Modern Paradoxes That Hurt Your Brain
Contemporary writers keep the tradition alive. Here's a quick-hit list:
- Fight Club: "Losing all hope was freedom" – Surrender as liberation
- Inception: Dreaming within dreams creates unstable reality – What is "real"?
- The Handmaid's Tale: "Nolite te bastardes carborundorum" (Don't let the bastards grind you down) – Hope as rebellion in oppression
Why Authors Obsess Over Contradictions
After collecting dozens of paradox examples in literature, patterns emerge about why writers use them:
Reason | How It Works | Example That Nails It |
---|---|---|
Reveal Hypocrisy | Exposes gaps between ideals and actions | Animal Farm's "more equal" animals |
Create Memorable Lines | Paradoxes stick like mental Velcro | Wilde's "Nothing that's worth knowing can be taught" |
Show Internal Conflict | Externalizes character struggles | Dostoevsky's underground man hating/loving society |
Challenge Readers | Forces us to engage, not just skim | Borges' circular libraries containing all knowledge but being unusable |
Some writers overdo it though. Ever read those fantasy novels where every elder speaks in riddles? "To find the truth, you must first lose yourself" – ugh. Sometimes a cigar is just a cigar, folks. Forced paradoxes feel like intellectual showing off.
Spotting Paradoxes Like a Pro
Want to find more paradox examples in literature? Watch for these red flags while reading:
- Statements that make you go "Wait, what?": Like Wilde's "The truth is rarely pure and never simple"
- Characters acting against self-interest: Think Gatsby throwing parties hoping Daisy will come but hating crowds
- Societal rules that backfire: Puritanical societies breeding hidden sin (The Scarlet Letter)
- "Wisdom" that sounds backwards: Taoist sayings like "The wise man appears foolish"
I started a reading journal tracking paradoxes after college. Noticed something cool – the best ones often appear during turning points. When Hamlet's acting crazy while being hyper-rational. When O'Brien tells Winston in 1984 that freedom is slavery. Moments where reality fractures.
Teaching Paradoxes in Classrooms
If you're explaining paradox examples in literature to students, try this approach:
- Find relatable parallels (e.g., "You need experience to get a job but need a job to get experience")
- Use pop culture (In The Dark Knight, Batman must break laws to save Gotham)
- Highlight how they resolve (Catch-22's circular logic is the point about bureaucracy)
Craft Killer Paradoxes in Your Writing
Want to write your own paradoxes that don't sound cheesy? Avoid these pitfalls:
- Don't force it: Paradox should serve the story, not show off your philosophy minor
- Ground it in character: It should reveal personality (e.g., a cynic saying "Hope is for losers" while secretly hoping)

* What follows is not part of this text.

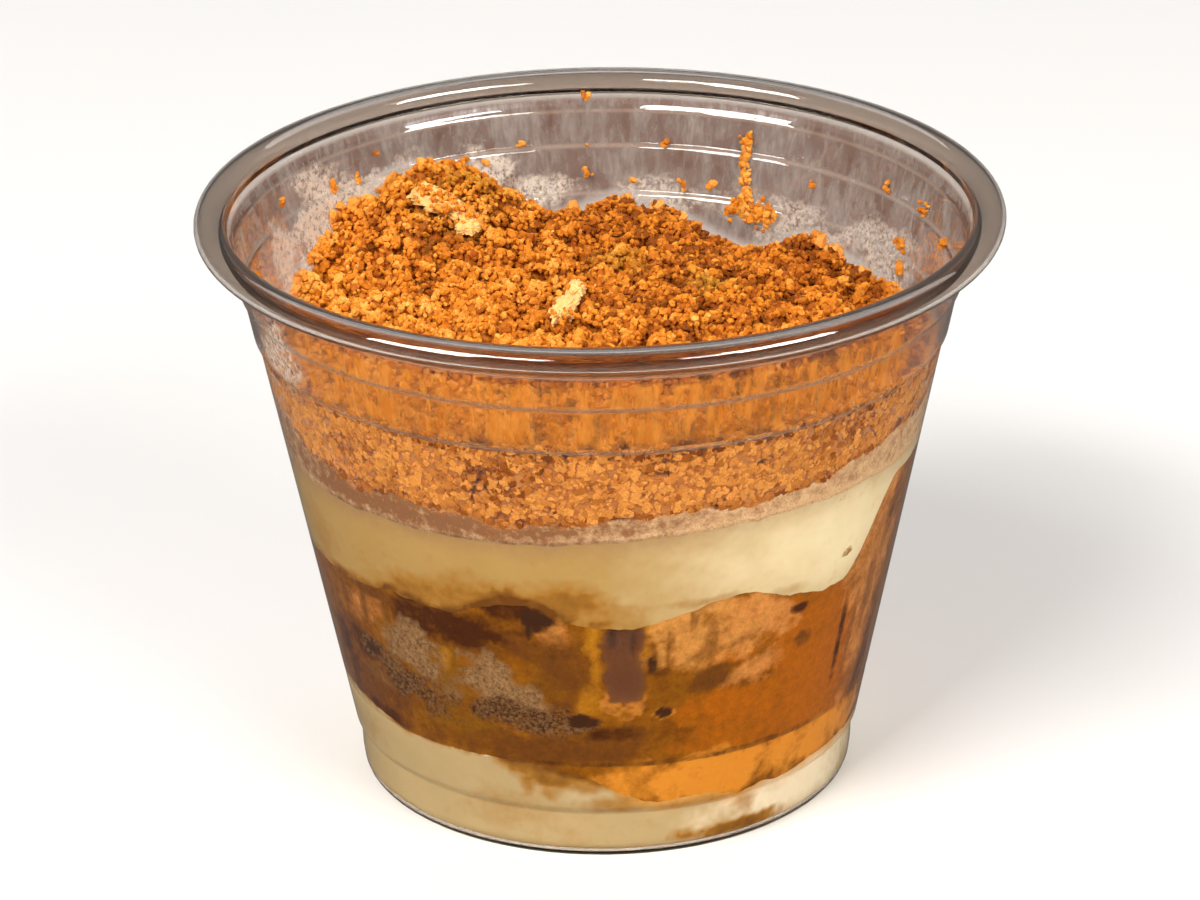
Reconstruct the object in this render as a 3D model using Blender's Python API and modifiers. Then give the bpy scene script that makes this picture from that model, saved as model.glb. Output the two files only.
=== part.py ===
"""Tiramisu layered in a clear plastic dessert cup: cream, soaked sponge biscuits, cream, and a heap of biscuit crumbs.

The cup stands on the origin with its axis along +Z, and -Y is its front.
Everything in it is cut from blocks that lie between two height functions, trimmed to the cup's inside.
"""

import math
import random

import bmesh
import bpy
from mathutils import Matrix, Vector, noise

MM = 0.001

# The cup: a thin turned wall with a foot band, two stacking ribs, a flange line and a rolled rim.
RIM_RADIUS = 46.0 * MM
RIM_TOP = 69.2 * MM
RIM_ROLL_WIDTH = 3.6 * MM
RIM_ROLL_HEIGHT = 3.1 * MM
BASE_RADIUS = 28.6 * MM
BASE_CORNER = 1.5 * MM
FOOT_HEIGHT = 6.0 * MM
FOOT_STEP = 0.6 * MM
WALL_SLOPE = 0.2046  # radius gained for each unit of height
RIB_HEIGHTS = (55.0 * MM, 60.6 * MM)
RIB_STEP = 0.35 * MM
FLANGE_HEIGHT = 64.7 * MM
WALL = 0.7 * MM
FLOOR = 0.9 * MM
TURN_STEPS = 48

# The food keeps this gap to the cup and between its pieces.
GAP = 0.3 * MM
CELL = 4.8 * MM  # grid of a smooth layer's faces
CRUMB_CELL = 3.4 * MM  # grid of the crumb heap's faces
BLOCK_HALF = 45.6 * MM
BELOW_FOOD = -2.0 * MM

# Mean heights where the layers meet.
CREAM_BASE_TOP = 9.6 * MM
BISCUIT_TOP = 31.3 * MM
CREAM_TOP = 43.3 * MM
HEAP_LEVEL = 55.6 * MM

# The biscuit that stands against the wall on the right: an upright oval, and how far it rises above the others.
UPRIGHT_CENTRE = Vector((36.0, 0.0)) * MM
UPRIGHT_HALF_WIDTH = 13.0 * MM
UPRIGHT_HALF_DEPTH = 22.0 * MM
UPRIGHT_RISE = 11.2 * MM

# Seam between the two lying biscuits, and the air pocket in it behind the front wall.
SEAM_X = 1.1 * MM
SEAM_SWING = 1.2 * MM
SEAM_WAVE = 21.0 * MM
POCKET_CENTRE = Vector((1.9, -33.5, 26.5)) * MM
POCKET_SIZE = Vector((1.6, 3.2, 6.6)) * MM

# Mounds (+) and hollows (-), each (x, y, height, spread) in millimetres.
CREAM_BASE_DUNES = ((-27, -10, 2.0, 7), (-15, -26, 0.9, 6), (10, -29, 0.8, 4), (27, -8, 1.4, 9), (-4, 14, 1.5, 10))
BISCUIT_DUNES = ((-24, -26, 1.2, 4), (-10, -33, 3.4, 4.5), (14, -31, 3.2, 6), (-14, 16, 2.2, 11), (4, 30, -1.2, 8))
CREAM_DUNES = ((0, 8, 0.7, 12), (-22, 20, 1.2, 9))
HEAP_DUNES = (
    (-19, 28, 7.9, 7.8),  # the mound at the back left
    (-7, 37, -3.6, 4.5),  # the valley beside it
    (18, 34, -5.2, 7),  # where the heap has slipped from the wall
    (36, 17, -4.4, 12),
    (-38, 13, -2.4, 6),
    (24, 29, 2.0, 3.2),
    (0, -6, 1.6, 14),
    (-18, -14, 0.9, 8),
    (20, -18, 0.6, 8),
)
HEAP_RELIEF = 0.55 * MM
RELIEF_SIZE = 3.4 * MM

# Clumps of crumbs that stand out of the heap.
CLUMP_COUNT = 100
CLUMP_RADII = (1.2 * MM, 2.5 * MM)
CLUMP_SPACING = 1.6  # centres are this many radii apart
CLUMP_CLEARANCE = 0.4 * MM
SEED = 11

# Dabs of cream that show through the crumbs: centre (x, y), half sizes (x, y, z), turn in degrees.
CREAM_DABS = {
    "cream_dab_front": (Vector((-3.6, -2.6)) * MM, Vector((1.1, 5.2, 1.9)) * MM, -10),
    "cream_dab_mound": (Vector((-17.2, 20.6)) * MM, Vector((4.8, 2.2, 1.6)) * MM, -26),
}
DAB_LIFT = 0.5 * MM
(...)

- Edit ruthlessly: Cut obvious ones like "Deafening silence" – that's just an oxymoron
My early attempts were cringey. I once wrote "She was alone in a crowded room" – groundbreaking, right? Good paradoxes need specificity. Try instead: "She felt most invisible when people looked directly at her." Still simple, but sharper.
Top 10 Books for Paradox Lovers
Hungry for more? Devour these:
- Slaughterhouse-Five (Kurt Vonnegut) - Time as simultaneous moments
- Alice's Adventures in Wonderland (Lewis Carroll) - "We're all mad here"

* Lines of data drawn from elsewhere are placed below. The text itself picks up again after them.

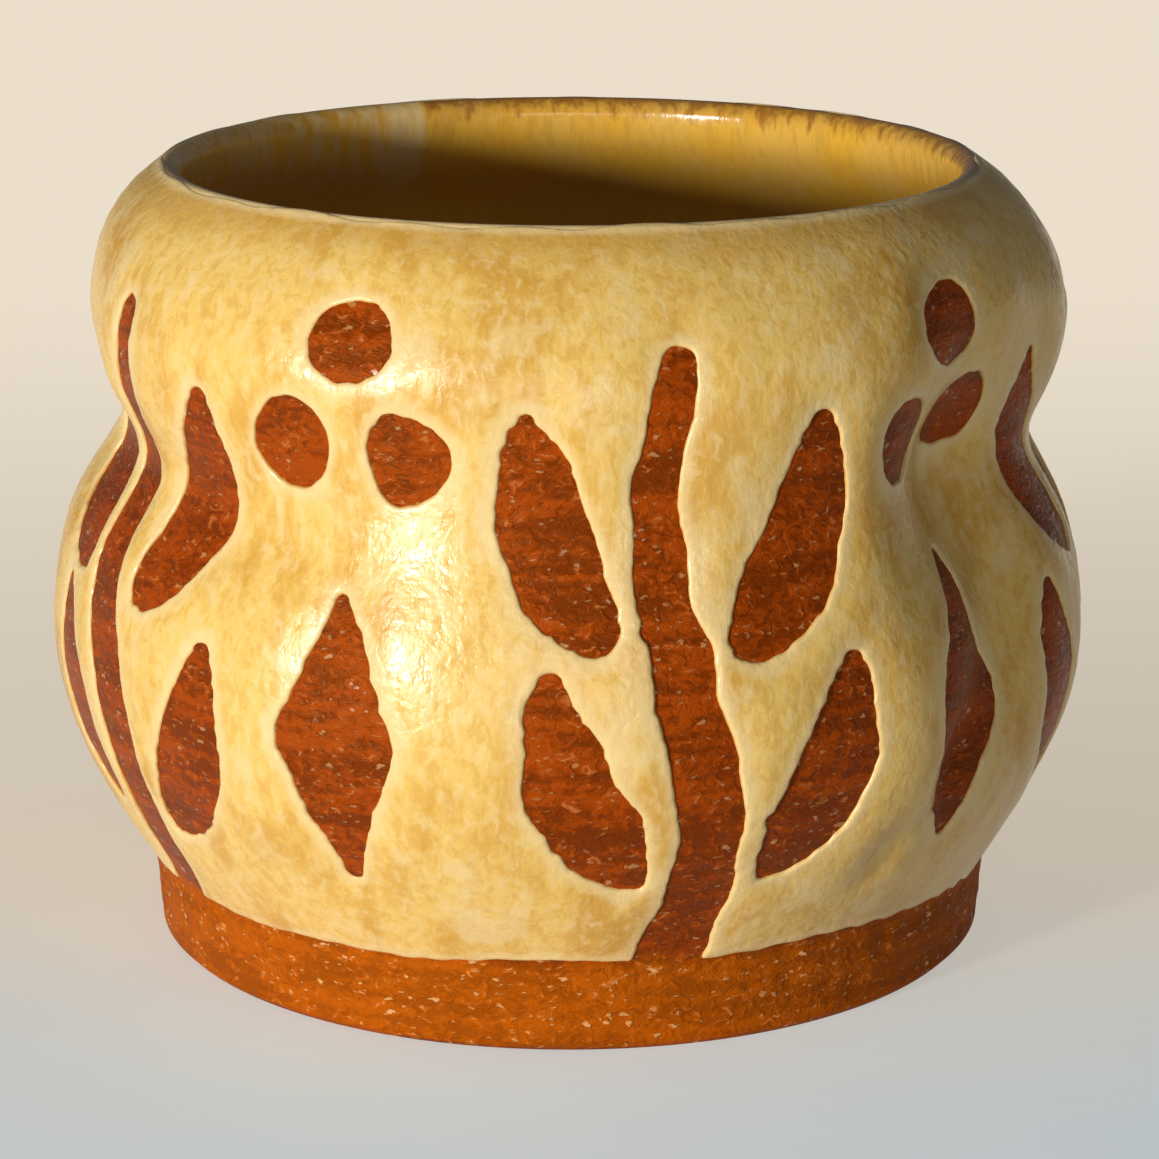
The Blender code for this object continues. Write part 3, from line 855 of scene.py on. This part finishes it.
class CUP_OT_clay_body(bpy.types.Operator):
    """Turns the clay body, pressed in at the waist, with a trimmed foot ring"""

    bl_idname = "cup.add_clay_body"
    bl_label = "Clay body"

    def execute(self, context):
        inside = np.arange(ALONG[0], 0, INSIDE_ROW)
        corners = OUTSIDE_ALONG[STEPS_TO_FOOT:]
        outside = np.arange(0, corners[0], OUTSIDE_ROW)
        foot = [
            np.linspace(a, b, max(2, 1 + round((b - a) / OUTSIDE_ROW)))[:-1]
            for a, b in zip(corners[:-1], corners[1:])
        ]
        rows = np.concatenate([inside, outside, *foot, corners[-1:]])
        turn, along = turned_grid(CLAY_COLUMNS, rows)
        height = clay_at(turn, along)[..., 2]
        outer = np.clip(along / RIDGES_FADE_IN, 0, 1) * np.clip((corners[1] - along) / RIDGES_FADE_OUT, 0, 1)
        bare_foot = outer * np.clip((FOOT_HEIGHT + FOOT_FADE - height) / FOOT_FADE, 0, 1)
        ridges = outer * THROWING_RIDGE * throwing(turn, height)
        rough = bare_foot * FOOT_ROUGHNESS * (1 + rough_foot(turn, along))
        hidden = UNDER_LIP * ramp(along, -LIP_TAPER, 0) * ramp(along, LIP_TAPER, 0.5 * LIP_TAPER)
        points = surface(turn, along, ridges - rough + slip_at(context.scene.cup_coats, along) - hidden)
        mesh = mesh_of("clay_body_turned", points.reshape(-1, 3), ring_faces(len(rows), CLAY_COLUMNS))
        weld(mesh)
        finish = make_red_clay(context.scene.cup_colours)
        add_piece("clay_body_turned", mesh, "clay_body", finish)
        return {"FINISHED"}


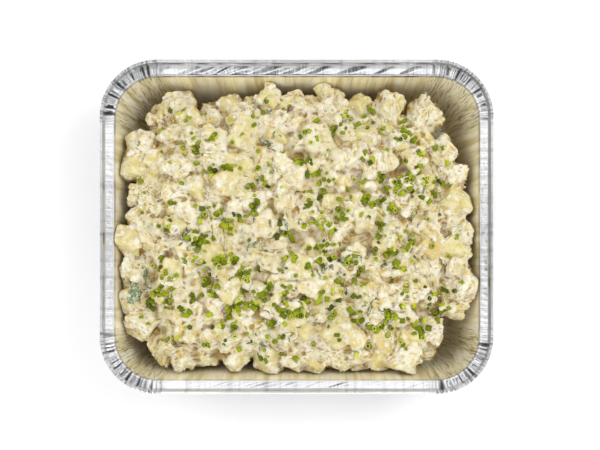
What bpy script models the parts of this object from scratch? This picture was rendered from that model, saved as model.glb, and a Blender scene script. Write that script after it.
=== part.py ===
"""Potato salad heaped in a rectangular aluminium foil tray with a rolled rim and pleated corners.

Metres, +Z up, +X along the tray's long side. The origin is under the tray's centre, on the surface
that the tray stands on. Two pieces: the tray is a thin pressed shell, and the salad is a mound of
cut potatoes strewn with chopped chives, lying in it.
"""

import math
import random

import bmesh
import bpy
import numpy as np
from mathutils import Matrix, Vector
from mathutils.bvhtree import BVHTree

# Tray, outside sizes
RIM_LENGTH = 0.318
RIM_WIDTH = 0.270
TRAY_HEIGHT = 0.062
FOIL = 0.0007

# Rim, from the rolled bead inwards: bead, short slope, flat flange, then the mouth
BEAD_RADIUS = 0.0015
BEAD_SHOULDER = 0.0009
STEP_DROP = 0.0030
STEP_RUN = 0.0010
FLANGE_WIDTH = 0.0078
MOUTH_ROUND = 0.0009
MOUTH_INSET = 2 * BEAD_RADIUS + STEP_RUN + FLANGE_WIDTH
FLANGE_HEIGHT = TRAY_HEIGHT - STEP_DROP

# Wall and base
WALL_DRAFT = 0.0130
BASE_ROUND = 0.0060
BASE_INSET = MOUTH_INSET + WALL_DRAFT + BASE_ROUND

# Corner radii in plan: at the rim, at the mouth and at the flat of the base
RIM_CORNER = 0.046
MOUTH_CORNER = RIM_CORNER - MOUTH_INSET
BASE_CORNER = 0.020

# Pleats pressed into the corners
PLEATS_PER_CORNER = 10
CORNER_STEPS = 2 * PLEATS_PER_CORNER
SIDE_STEPS = 3
FLANGE_PLEAT = 0.0005
WALL_PLEAT = 0.0006
SHARP_ANGLE = math.radians(30)

# Mound of salad: a flattened dome in height, cut to the tray's inside, and in plan as far as the
# potatoes along its edge reach
MIDDLE_Y = -0.005
FOOT_BEYOND = 0.006
EDGE_HEIGHT = 0.011
CROWN_HEIGHT = 0.056
DOME_POWER = 8
CORE_RINGS = 8
CORE_RING_CROWDING = 0.5
CORE_SIDES = 64
GAP = 0.0003
HEADROOM = 0.020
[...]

- Notes from Underground (Dostoevsky) - Self-destructive rationality
- Brave New World (Huxley) - Happiness through control
- The Trial (Kafka) - Guilt without crime
- Gödel, Escher, Bach (Hofstadter) - Math/logic paradoxes
- Sophie's World (Gaarder) - Philosophical puzzles
- Labyrinths (Borges) - Infinite libraries and forked paths
- Zen and the Art of Motorcycle Maintenance (Pirsig) - Quality as undefinable
- The Plague (Camus) - Finding meaning in meaningless suffering
Your Burning Questions Answered
Can a paradox be resolved?
Sometimes, but not always. Logical paradoxes (like time travel loops) might have solutions. Existential ones (like "the only constant is change") aren't meant to be solved – they're lenses to see complexity. Orwell's doublethink remains terrifying precisely because it can't be resolved.

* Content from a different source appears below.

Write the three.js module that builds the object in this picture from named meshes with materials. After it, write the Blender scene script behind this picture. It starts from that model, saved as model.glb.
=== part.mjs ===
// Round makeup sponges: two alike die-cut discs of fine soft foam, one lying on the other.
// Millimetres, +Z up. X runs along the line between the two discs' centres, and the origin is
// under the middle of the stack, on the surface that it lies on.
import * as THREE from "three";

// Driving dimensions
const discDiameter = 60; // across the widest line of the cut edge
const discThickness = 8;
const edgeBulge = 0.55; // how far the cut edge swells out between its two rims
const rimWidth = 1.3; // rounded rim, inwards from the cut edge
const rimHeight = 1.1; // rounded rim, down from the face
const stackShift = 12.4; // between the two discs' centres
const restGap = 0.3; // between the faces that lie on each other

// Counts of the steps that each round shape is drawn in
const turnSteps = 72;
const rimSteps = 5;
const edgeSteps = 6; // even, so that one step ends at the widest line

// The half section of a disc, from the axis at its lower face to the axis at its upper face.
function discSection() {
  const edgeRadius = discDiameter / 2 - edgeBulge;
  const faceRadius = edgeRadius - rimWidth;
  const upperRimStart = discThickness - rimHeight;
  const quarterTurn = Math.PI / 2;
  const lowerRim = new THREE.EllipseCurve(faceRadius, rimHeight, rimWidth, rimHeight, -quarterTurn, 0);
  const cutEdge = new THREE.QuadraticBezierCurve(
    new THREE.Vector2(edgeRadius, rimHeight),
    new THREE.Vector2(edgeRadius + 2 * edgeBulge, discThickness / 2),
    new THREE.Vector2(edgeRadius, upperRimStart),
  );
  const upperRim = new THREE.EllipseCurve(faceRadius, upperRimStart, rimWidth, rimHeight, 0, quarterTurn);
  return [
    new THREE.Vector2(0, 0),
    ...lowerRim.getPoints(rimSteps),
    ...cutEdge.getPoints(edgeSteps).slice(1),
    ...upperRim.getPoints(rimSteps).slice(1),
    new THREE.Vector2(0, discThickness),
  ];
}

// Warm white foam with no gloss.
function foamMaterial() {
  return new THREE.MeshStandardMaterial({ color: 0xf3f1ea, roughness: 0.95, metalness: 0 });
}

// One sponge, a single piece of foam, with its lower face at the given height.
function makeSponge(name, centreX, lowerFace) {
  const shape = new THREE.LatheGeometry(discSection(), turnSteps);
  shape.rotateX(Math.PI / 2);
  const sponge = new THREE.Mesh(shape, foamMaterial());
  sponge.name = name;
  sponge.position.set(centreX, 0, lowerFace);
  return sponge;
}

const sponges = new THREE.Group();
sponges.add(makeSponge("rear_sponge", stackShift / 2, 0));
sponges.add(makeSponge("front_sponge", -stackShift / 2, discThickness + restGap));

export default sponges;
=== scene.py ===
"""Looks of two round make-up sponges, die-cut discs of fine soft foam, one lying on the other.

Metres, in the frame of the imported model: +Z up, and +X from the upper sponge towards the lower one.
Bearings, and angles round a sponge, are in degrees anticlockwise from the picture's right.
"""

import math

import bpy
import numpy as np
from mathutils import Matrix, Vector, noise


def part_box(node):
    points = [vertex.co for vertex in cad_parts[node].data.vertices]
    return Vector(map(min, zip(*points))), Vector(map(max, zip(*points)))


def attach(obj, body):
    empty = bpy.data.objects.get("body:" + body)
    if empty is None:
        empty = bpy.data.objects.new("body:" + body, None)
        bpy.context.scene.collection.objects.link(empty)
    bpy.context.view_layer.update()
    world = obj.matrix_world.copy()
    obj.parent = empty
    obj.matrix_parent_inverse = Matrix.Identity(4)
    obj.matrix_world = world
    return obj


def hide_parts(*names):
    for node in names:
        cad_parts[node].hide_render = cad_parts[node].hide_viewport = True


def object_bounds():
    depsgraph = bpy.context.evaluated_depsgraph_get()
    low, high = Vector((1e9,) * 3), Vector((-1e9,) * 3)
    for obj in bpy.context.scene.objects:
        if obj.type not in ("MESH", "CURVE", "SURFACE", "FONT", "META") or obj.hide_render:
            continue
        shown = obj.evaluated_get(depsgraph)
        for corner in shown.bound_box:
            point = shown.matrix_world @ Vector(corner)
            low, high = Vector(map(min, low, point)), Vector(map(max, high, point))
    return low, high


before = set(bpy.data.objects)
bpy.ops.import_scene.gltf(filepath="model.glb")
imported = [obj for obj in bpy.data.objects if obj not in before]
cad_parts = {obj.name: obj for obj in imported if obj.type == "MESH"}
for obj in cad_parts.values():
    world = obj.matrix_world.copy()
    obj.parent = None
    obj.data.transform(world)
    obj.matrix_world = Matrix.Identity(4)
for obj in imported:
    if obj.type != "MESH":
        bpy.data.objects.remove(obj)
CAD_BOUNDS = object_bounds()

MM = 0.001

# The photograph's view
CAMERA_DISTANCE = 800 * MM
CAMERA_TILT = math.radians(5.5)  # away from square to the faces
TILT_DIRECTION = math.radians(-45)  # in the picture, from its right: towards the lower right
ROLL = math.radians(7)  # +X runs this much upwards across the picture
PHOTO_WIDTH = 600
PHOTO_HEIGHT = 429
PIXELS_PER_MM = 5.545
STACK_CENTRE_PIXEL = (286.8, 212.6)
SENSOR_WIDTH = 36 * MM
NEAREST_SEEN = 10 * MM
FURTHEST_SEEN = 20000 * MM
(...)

What's the difference between paradox and irony?
Great question. Irony involves expectations vs. reality (fire station burning down). Paradox is about inherent contradiction ("This sentence is false"). They overlap sometimes, but paradox digs deeper into logical impossibility.
Are paradoxes always serious?
Not at all! Oscar Wilde built his career on witty paradoxes: "I am not young enough to know everything." Humorous contradictions make us laugh while making points. Though personally, some Wilde paradoxes feel like he's trying too hard.
Why do paradoxical characters feel realistic?
Because humans are contradictions. We want security and adventure. We crave love but fear vulnerability. When Hamlet hesitates violently or Jay Gatsby reinvents himself obsessively, we recognize ourselves. Flawless characters feel fake.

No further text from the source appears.